═════ Data
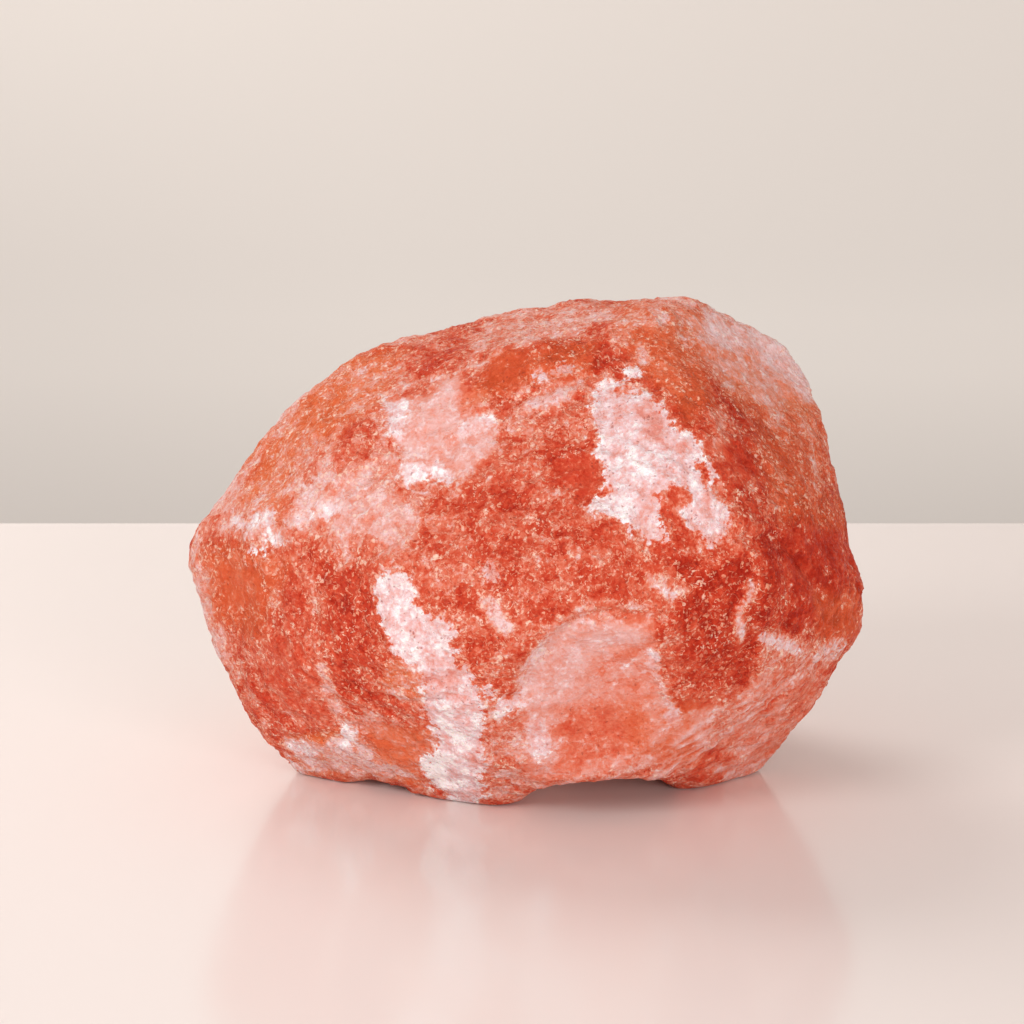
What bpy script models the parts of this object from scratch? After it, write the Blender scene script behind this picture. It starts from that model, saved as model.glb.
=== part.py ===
"""A rough lump of red rock salt (massive halite), broken from the seam and resting on its own feet.

The lump is one piece. It starts as a block whose broken faces meet at the corners listed below. Shell-shaped
scoops and an arch under the belly are cut from it, its ridges are worn round, and its skin is made uneven.
Lengths are in metres, with +Z up and +X to the right of someone facing the front, who looks along +Y.
"""

from math import radians

import bmesh
import bpy
from mathutils import Matrix, Vector, noise

MM = 0.001

# Corners of the broken faces, in millimetres, as (right, back, up) from the middle of the base.
# The outline is what shows against the background from the front, clockwise from the left tip.
OUTLINE = (
    (-77, -12, 54), (-68, -6, 64), (-63, -8, 72), (-54, -2, 84), (-48, 0, 89), (-37, 4, 96),
    (-20, 10, 100), (-4, 14, 104), (13, 12, 108), (27, -4, 109), (37, -4, 110), (47, 4, 104),
    (58, 10, 99), (64, 8, 92), (67, 0, 84), (69, -4, 75), (71, -8, 64), (74, -12, 53),
    (77, -16, 43), (76, -18, 38), (72, -17, 31), (67, -14, 19), (62, -11, 12), (57, -9, 5),
)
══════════
> Task goal: Give the lines again, exactly as they stand, from the beginning of the data through the line with "its own feet.".

> Written solution:
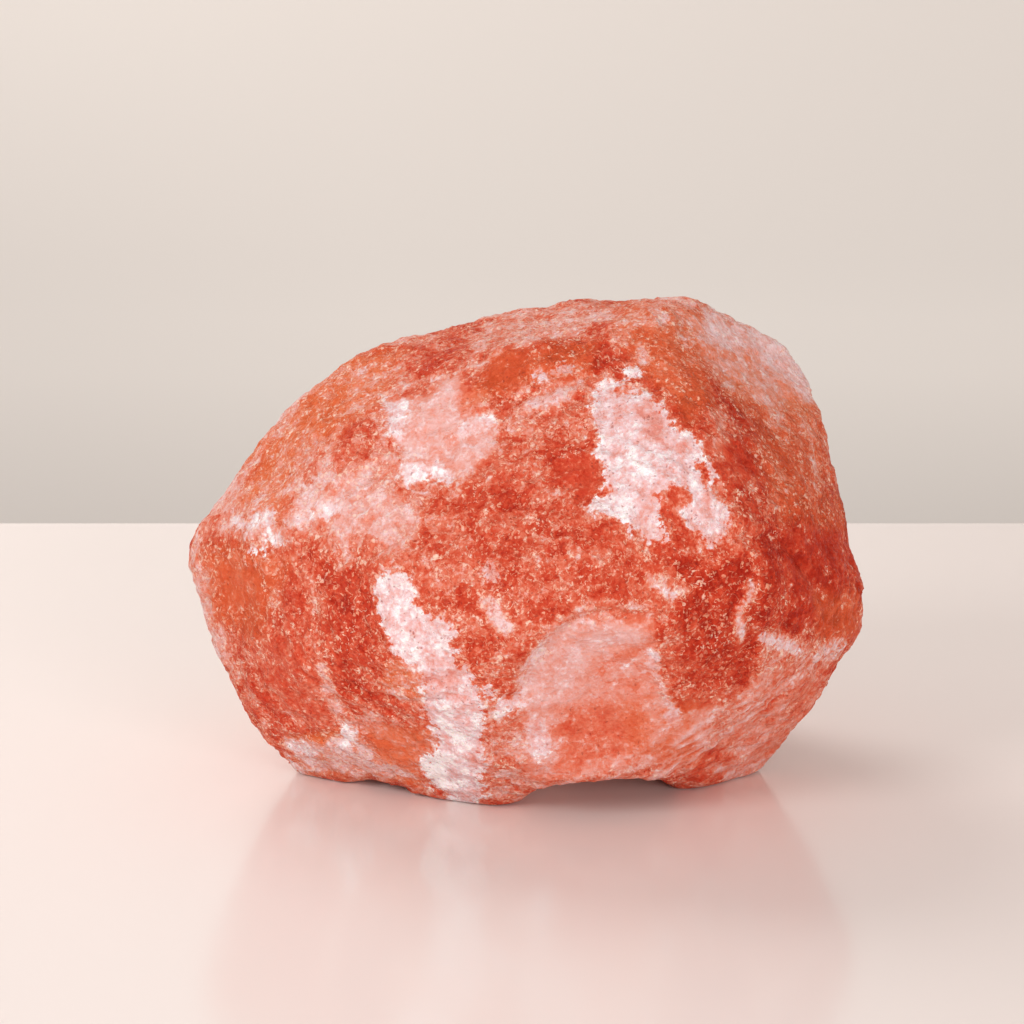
What bpy script models the parts of this object from scratch? After it, write the Blender scene script behind this picture. It starts from that model, saved as model.glb.
=== part.py ===
"""A rough lump of red rock salt (massive halite), broken from the seam and resting on its own feet.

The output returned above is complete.